Outline of Makinson’s proof that on the second option, L0 is not Hallden-incomplete.
Suppose per absurdum that sentences A and B have no propositional variables in common, and that (A v B) is a theorem of L0, while A, B are not theorems. So (A v B) is a classical tautology. Let f assign truth-values 0, 1 to the atomic sentences in A such that f(A) = 0. This is possible since A is not a tautology and does not contain the falsum or any propositional constant. Similarly let g assign truthvalues to the atomic sentences in B such that g(B) = 0. Since the domains of f and g do not overlap, we can combine them to yield a function h such that h(A) = h(B) =0. Thus h(A v B) = 0 which contradicts the supposition that (A v B) is a tautology.
REFERENCES
Sören Halldén (1951) “On The Semantic Non-Completeness Of Certain Lewis Calculi”. The Journal Of Symbolic Logic 16: 127-129.
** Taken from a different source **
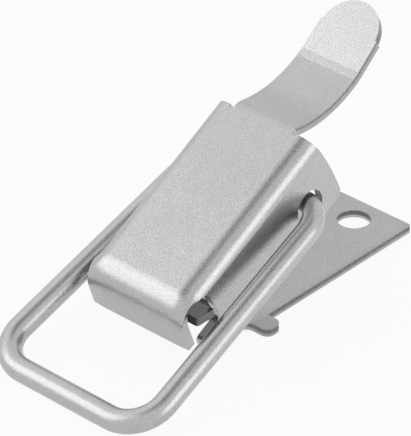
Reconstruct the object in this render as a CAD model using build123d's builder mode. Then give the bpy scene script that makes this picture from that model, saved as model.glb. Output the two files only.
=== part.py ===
from build123d import *
from math import asin, cos, degrees, hypot, radians, sin, tan
import os

# Over centre toggle latch: a flat base plate, a folded lever that rocks on the plate's
# cranked tongue, and a wire bail that hangs in the lever's two flanges.
# The row frame: X runs towards the bail, Y across, Z up off the mounting surface.
# The origin lies on the plate's underside, midway between the two fixing holes.
# Lengths are millimetres and angles are degrees.

# --- base plate -------------------------------------------------------------------
plate_thickness = 1.5
plate_width = 16.4
plate_corner_radius = 0.3
fixing_hole_dia = 5.8
fixing_hole_spacing = 25.0
fixing_hole_margin = 5.0
lug_reach = 11.5
lug_length = 3.5
lug_setback = 9.4
lug_corner_radius = 1.4
neck_width = 13.0
neck_root_radius = 1.8
neck_gap = 0.86
ramp_angle = 48.0
inner_bend_radius = 1.5
pivot_height = 10.15
ear_length = 3.8
ear_span = 20.4
ear_corner_radius = 0.5

# --- lever, measured closed: u forward and w up from the bail's axis ----------------
lever_sheet = 1.5
lever_width = 21.0
cap_height = 10.0
flange_depth = 4.85
cap_back = 6.0
flange_back = 6.55
flange_back_low = 6.1
flange_back_height = 2.0
side_bend_radius = 3.0
flange_corner_radius = 1.6
pivot_ahead = 26.05
pivot_above = 3.43
pocket_gap = 0.3
pocket_floor_drop = 2.85
pocket_corner_radius = 2.0
pocket_arch_radius = 1.5
nose_reach = 3.0
nose_radius = 1.0
shoulder_roll = 74.0
shoulder_start = 1.6
shoulder_rolls = (62.0, 46.0, 34.0, 26.0, 19.0, 13.0, 9.0)
shoulder_roll_foot = 6.0
lip_bend_radius = 5.0
lip_bend_start = 0.05
lip_flare = 9.5
lip_foot = 1.85
bail_hole_dia = 5.9
bail_hole_ahead = 0.2
bail_hole_drop = 0.22

# --- thumb tab ------------------------------------------------------------------------
tab_width = 12.5
tab_tip_width = 11.95
tab_dip = 36.5
tab_root_radius = 1.75
tab_sweep_radius = 21.5
tab_rise = 2.0
tab_kick = 4.5
tab_crease_radius = 2.0
tab_crease_gap = 1.4
tab_straight = 5.6
tab_tip_inset = 0.5
tab_tip_radius = 5.65
tab_notch_radius = 0.5
tab_notch_bite = 0.1

# --- bail -------------------------------------------------------------------------------
wire_dia = 4.0
bail_length = 49.1
bail_front_width = 32.3
bail_eye_stand = 2.95
bail_corner_radius = 6.2
bail_eye_radius = 5.0
bail_end_stand = 1.8
bail_end_chamfer = 0.3

# --- how the latch stands: lever raised, bail's bar lying on the mounting surface ---------
lever_open = 28.8

# --- places that follow from the sizes ------------------------------------------------------
hole_x = fixing_hole_spacing / 2
plate_back = -hole_x - fixing_hole_margin
lug_front = hole_x + lug_setback
lug_mid = lug_front - lug_length / 2
plate_mid = plate_thickness / 2
mid_bend = inner_bend_radius + plate_mid
bend_run = mid_bend * tan(radians(ramp_angle / 2))
ramp_foot = lug_front + neck_gap + bend_run
ramp_top = ramp_foot + (pivot_height - plate_mid) / tan(radians(ramp_angle))
ear_front = ramp_top + bend_run + ear_length
pivot_x = ear_front - ear_length / 2

wire_radius = wire_dia / 2
forward = Vector(cos(radians(lever_open)), 0, -sin(radians(lever_open)))
upward = Vector(sin(radians(lever_open)), 0, cos(radians(lever_open)))
bail_axis = Vector(pivot_x, 0, pivot_height) - forward * pivot_ahead - upward * pivot_above
bail_drop = asin((bail_axis.Z - wire_radius) / bail_length)

lever_side = Plane(origin=bail_axis, x_dir=forward, z_dir=(0, -1, 0))
lever_plan = Plane(origin=bail_axis, x_dir=forward, z_dir=upward)
lever_back = Plane(origin=bail_axis - forward * flange_back, x_dir=(0, 1, 0), z_dir=forward)
bail_plane = Plane(
    origin=bail_axis,
    x_dir=(cos(bail_drop), 0, -sin(bail_drop)),
    z_dir=(sin(bail_drop), 0, cos(bail_drop)),
)

# --- base plate: one stamping, flat, then a ramp up to the two ears -------------------------
with BuildPart() as base_plate:
    with BuildSketch(Plane.XZ):
        with BuildLine():
            FilletPolyline(
                (plate_back, plate_mid),
                (ramp_foot, plate_mid),
                (ramp_top, pivot_height),
                (ear_front, pivot_height),
                radius=mid_bend,
            )
        trace(line_width=plate_thickness)
    extrude(amount=lug_reach, both=True)
    with BuildSketch() as blank:
        with Locations(((plate_back + lug_front) / 2, 0)):
            Rectangle(lug_front - plate_back, plate_width)
        fillet(blank.vertices().group_by(Axis.X)[0], plate_corner_radius)
        with Locations((lug_mid, 0)):
            Rectangle(lug_length, 2 * lug_reach)
        lug_ends = blank.vertices().filter_by(lambda v: abs(v.Y) > lug_reach - plate_corner_radius)
        fillet(lug_ends, lug_corner_radius)
        with Locations(((lug_mid + ear_front) / 2, 0)):
            Rectangle(ear_front - lug_mid, neck_width)
        at_lug_front = blank.vertices().filter_by(lambda v: abs(v.X - lug_front) < neck_gap)
        neck_roots = at_lug_front.filter_by(lambda v: abs(v.Y) < plate_width / 2)
        fillet(neck_roots, neck_root_radius)
        with Locations((pivot_x, 0)):
            Rectangle(ear_length, ear_span)
        ear_ends = blank.vertices().group_by(Axis.X)[-1]
        fillet(ear_ends, ear_corner_radius)
        with Locations((-hole_x, 0), (hole_x, 0)):
            Circle(fixing_hole_dia / 2, mode=Mode.SUBTRACT)
    extrude(amount=pivot_height + plate_thickness, mode=Mode.INTERSECT)

# --- lever: thumb tab, a strip that dips, sweeps up and is kicked up at two creases ---------
cap_mid = cap_height - lever_sheet / 2
with BuildPart() as tab:
    with BuildSketch(lever_side):
        with BuildLine():
            root = Line((0, cap_mid), (-cap_back, cap_mid))
            dip = JernArc(root @ 1, root % 1, tab_root_radius, tab_dip)
            sweep_up = JernArc(dip @ 1, dip % 1, tab_sweep_radius, -tab_dip - tab_rise)
            first_crease = JernArc(sweep_up @ 1, sweep_up % 1, tab_crease_radius, -tab_kick)
            band = Line(first_crease @ 1, (first_crease @ 1) + (first_crease % 1) * tab_crease_gap)
            second_crease = JernArc(band @ 1, band % 1, tab_crease_radius, -tab_kick)
            end = Line(second_crease @ 1, (second_crease @ 1) + (second_crease % 1) * tab_straight)
            Line(end @ 1, (end @ 1) + (end % 1) * tab_tip_radius)
            shoulder = (end @ 1).X
        trace(line_width=lever_sheet)
    extrude(amount=tab_width / 2, both=True)
    with BuildSketch(lever_plan):
        with BuildLine():
            Polyline(
                (0, tab_width / 2),
                (shoulder, tab_tip_width / 2),
                (shoulder, -tab_tip_width / 2),
                (0, -tab_width / 2),
                close=True,
            )
        make_face()
        with Locations((shoulder + tab_tip_inset, 0)):
            Circle(tab_tip_radius)
    extrude(amount=2 * cap_height, both=True, mode=Mode.INTERSECT)

# --- lever: the cap's front, bent down past square, its rolled shoulders running out -----------
cap_flat = lever_width / 2 - side_bend_radius
shoulder_reach = side_bend_radius * sin(radians(shoulder_roll))
pocket_back = pivot_ahead - hypot(ear_length, plate_thickness) / 2 - pocket_gap
shoulder_u = pocket_back + shoulder_start
bend_u = pivot_ahead + lip_bend_start
bend_w = cap_height - lip_bend_radius
lip_turn = 90.0 - lip_flare
lip_run = (bend_w + lip_bend_radius * cos(radians(lip_turn)) - lip_foot) / cos(radians(lip_flare))


def front_station(ahead, turn, down, roll):
    """The sheet's section at a place on the cap's front: its flat, with both edges rolled in."""
    ahead_u = ahead + lip_bend_radius * sin(radians(turn)) + down * cos(radians(turn))
    ahead_w = bend_w + lip_bend_radius * cos(radians(turn)) - down * sin(radians(turn))
    travel = forward * cos(radians(turn)) - upward * sin(radians(turn))
    place = bail_axis + forward * ahead_u + upward * ahead_w
    outer = shoulder_reach / sin(radians(roll))
    inner = outer - lever_sheet
    across = sin(radians(roll))
    drop = cos(radians(roll))
    with BuildSketch(Plane(origin=place, x_dir=(0, 1, 0), z_dir=travel)) as section:
        with BuildLine():
            top = Line((-cap_flat, 0), (cap_flat, 0))
            right = JernArc(top @ 1, top % 1, outer, -roll)
            right_edge = Line(right @ 1, (cap_flat + inner * across, inner * drop - outer))
            right_in = JernArc(right_edge @ 1, -(right % 1), inner, roll)
            under = Line(right_in @ 1, (-cap_flat, -lever_sheet))
            left_in = JernArc(under @ 1, under % 1, inner, roll)
            left_edge = Line(left_in @ 1, (-cap_flat - outer * across, outer * drop - outer))
            JernArc(left_edge @ 1, -(left_in % 1), outer, -roll)
        make_face()
    return section.sketch


roll_step = lip_turn / (len(shoulder_rolls) - 1)
cap_end = front_station(shoulder_u, 0, 0, shoulder_roll)
bend_stations = [front_station(bend_u, i * roll_step, 0, roll) for i, roll in enumerate(shoulder_rolls)]
lip_end = front_station(bend_u, lip_turn, lip_run, shoulder_roll_foot)
with BuildPart() as cap_front:
    loft([cap_end, bend_stations[0]], ruled=True)
with BuildPart() as front_bend:
    loft(bend_stations)
with BuildPart() as lip:
    loft([bend_stations[-1], lip_end], ruled=True)

# --- lever: the channel, its flanges cut to their outline and pierced for the bail -------------
nose_front = pivot_ahead + nose_reach
pocket_floor = pivot_above - pocket_floor_drop
arch_w = cap_height - side_bend_radius * (1 - cos(radians(shoulder_roll)))
with BuildPart() as lever:
    with BuildSketch(lever_back):
        with BuildLine():
            side = lever_width / 2 - lever_sheet / 2
            FilletPolyline(
                (-side, -flange_depth),
                (-side, cap_mid),
                (side, cap_mid),
                (side, -flange_depth),
                radius=side_bend_radius - lever_sheet / 2,
            )
        trace(line_width=lever_sheet)
    extrude(amount=flange_back + nose_front)
    with BuildSketch(lever_side) as outline:
        with BuildLine():
            ThreePointArc(
                (-cap_back, cap_height),
                (-flange_back, flange_back_height),
                (-flange_back_low, -flange_depth),
            )
            Polyline(
                (-flange_back_low, -flange_depth),
                (nose_front, -flange_depth),
                (nose_front, pocket_floor),
                (pocket_back, pocket_floor),
                (pocket_back, arch_w),
                (shoulder_u, arch_w),
                (shoulder_u, cap_height),
                (-cap_back, cap_height),
            )
        make_face()
        low = outline.vertices().filter_by(lambda v: v.Y < -flange_depth / 2)
        fillet(low, flange_corner_radius)
        nose = outline.vertices().sort_by_distance((nose_front, pocket_floor))[0]
        fillet(nose, nose_radius)
        heel = outline.vertices().sort_by_distance((pocket_back, pocket_floor))[0]
        fillet(heel, pocket_corner_radius)
        arch = outline.vertices().sort_by_distance((pocket_back, arch_w))[0]
        fillet(arch, pocket_arch_radius)
    extrude(amount=lever_width, both=True, mode=Mode.INTERSECT)
    add(cap_front.part)
    add(front_bend.part)
    add(lip.part)
    add(tab.part)
    with BuildSketch(lever_plan):
        notch_y = tab_width / 2 + tab_notch_radius - tab_notch_bite
        with Locations((-cap_back, notch_y), (-cap_back, -notch_y)):
            Circle(tab_notch_radius)
    extrude(amount=2 * cap_height, mode=Mode.SUBTRACT)
    with BuildSketch(lever_side):
        with Locations((bail_hole_ahead, -bail_hole_drop)):
            Circle(bail_hole_dia / 2)
    extrude(amount=lever_width, both=True, mode=Mode.SUBTRACT)

# --- bail: one wire, ends turned in through the flanges -------------------------------------------
wire_end = lever_width / 2 - lever_sheet - bail_end_stand
eye_y = lever_width / 2 + bail_eye_stand
with BuildPart() as bail:
    with BuildLine(bail_plane) as wire:
        FilletPolyline(
            (0, -wire_end),
            (0, -eye_y),
            (bail_length, -bail_front_width / 2),
            (bail_length, bail_front_width / 2),
            (0, eye_y),
            (0, wire_end),
            radius=[bail_eye_radius, bail_corner_radius, bail_corner_radius, bail_eye_radius],
        )
    with BuildSketch(Plane(origin=wire.line @ 0, z_dir=wire.line % 0)):
        Circle(wire_radius)
    sweep()
    cut_ends = bail.edges().filter_by(GeomType.CIRCLE).group_by(lambda e: abs(e.center().Y))[0]
    chamfer(cut_ends, bail_end_chamfer)

base_plate.part.label = "base_plate"
lever.part.label = "lever"
bail.part.label = "bail"

os.makedirs("parts", exist_ok=True)
for piece in (base_plate, lever, bail):
    export_step(piece.part, f"parts/{piece.part.label}.step")
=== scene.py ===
import bpy
from math import cos, pi, radians, sin
from mathutils import Matrix, Vector

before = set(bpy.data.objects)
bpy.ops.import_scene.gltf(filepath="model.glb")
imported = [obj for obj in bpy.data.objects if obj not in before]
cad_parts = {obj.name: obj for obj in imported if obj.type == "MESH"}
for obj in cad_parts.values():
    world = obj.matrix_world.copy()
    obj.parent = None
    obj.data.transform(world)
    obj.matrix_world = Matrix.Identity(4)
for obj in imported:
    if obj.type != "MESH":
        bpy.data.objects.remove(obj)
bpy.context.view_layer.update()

MM = 0.001


# ---- shader maths ------------------------------------------------------------------
class Socket:
    """A value in a material; sums, powers and comparisons on it add the Math nodes."""

    def __init__(self, finish, link):
        self.finish = finish
        self.link = link

    def _with(self, operation, *values):
        return self.finish.node("ShaderNodeMath", {"operation": operation}, *values)

    def __add__(self, other):
        return self._with("ADD", self, other)

    def __radd__(self, other):
        return self._with("ADD", other, self)

    def __sub__(self, other):
        return self._with("SUBTRACT", self, other)

    def __rsub__(self, other):
        return self._with("SUBTRACT", other, self)

    def __mul__(self, other):
        return self._with("MULTIPLY", self, other)

    def __rmul__(self, other):
        return self._with("MULTIPLY", other, self)

    def __pow__(self, other):
        return self._with("POWER", self, other)

    def __gt__(self, other):
        return self._with("GREATER_THAN", self, other)

    def __lt__(self, other):
        return self._with("LESS_THAN", self, other)

    def __abs__(self):
        return self._with("ABSOLUTE", self)

    def either(self, other):
        return self._with("MAXIMUM", self, other)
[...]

E. J. Lemmon (1966) “A Note On Hallden-Incompleteness”. Notre Dame Journal Of Formal Logic VII 1966: 296-300
David Makinson (1973) “A Warning about the Choice of Primitive Operators in Modal Logic”. Journal of Philosophical Logic 2: 193- 196.
Notes
[1] I do not mean that it is a substantive constraint. Rather, we classify logics by what is substitutable. A propositonal logic is one for which the class of substitutables is a set of sentences, a predicate logic is one where the substitutables are or include a set of primitive predicates. If a closure operator on a syntax has no substitutables at all, however, I do not think it can count as a logic, whatever else it may be.
[2] Compare Lemmon (1966: 300) “Throughout this paper, a logical system is understood to be a propositional logic whose class of theorems is closed with respect to substitution as well as detachment, and which contains (in some form or other) the classical propositional calculus.”
[3] Since I refer to Segerberg below, I should note that this is not the same as his definition of “classical logic”, though it is not far. [4] Makinson makes the stronger point that choice of primitive truth-functional operators will not make a difference in any congruential modal logic.